Rows from an object dataset:

-.-.-

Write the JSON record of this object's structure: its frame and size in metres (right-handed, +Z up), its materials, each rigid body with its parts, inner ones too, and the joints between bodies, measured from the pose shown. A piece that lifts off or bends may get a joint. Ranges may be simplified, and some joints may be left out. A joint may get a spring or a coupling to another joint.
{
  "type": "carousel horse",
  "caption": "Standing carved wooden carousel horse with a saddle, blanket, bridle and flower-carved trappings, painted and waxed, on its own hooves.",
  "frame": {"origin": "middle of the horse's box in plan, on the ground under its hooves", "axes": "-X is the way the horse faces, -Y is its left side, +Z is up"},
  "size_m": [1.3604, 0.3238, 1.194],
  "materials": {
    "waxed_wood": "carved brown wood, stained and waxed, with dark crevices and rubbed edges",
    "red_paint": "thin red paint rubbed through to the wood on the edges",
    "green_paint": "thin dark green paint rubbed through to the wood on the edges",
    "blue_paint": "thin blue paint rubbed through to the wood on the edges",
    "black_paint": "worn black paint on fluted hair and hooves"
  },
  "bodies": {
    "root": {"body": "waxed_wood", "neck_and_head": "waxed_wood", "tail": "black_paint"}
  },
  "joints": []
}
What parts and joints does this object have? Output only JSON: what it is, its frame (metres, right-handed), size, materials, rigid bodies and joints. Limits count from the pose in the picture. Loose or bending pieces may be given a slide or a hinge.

-.-.-

Directive: Show the lines of the records that include the string "right".

Task result:
Write the JSON record of this object's structure: its frame and size in metres (right-handed, +Z up), its materials, each rigid body with its parts, inner ones too, and the joints between bodies, measured from the pose shown. A piece that lifts off or bends may get a joint. Ranges may be simplified, and some joints may be left out. A joint may get a spring or a coupling to another joint.
What parts and joints does this object have? Output only JSON: what it is, its frame (metres, right-handed), size, materials, rigid bodies and joints. Limits count from the pose in the picture. Loose or bending pieces may be given a slide or a hinge.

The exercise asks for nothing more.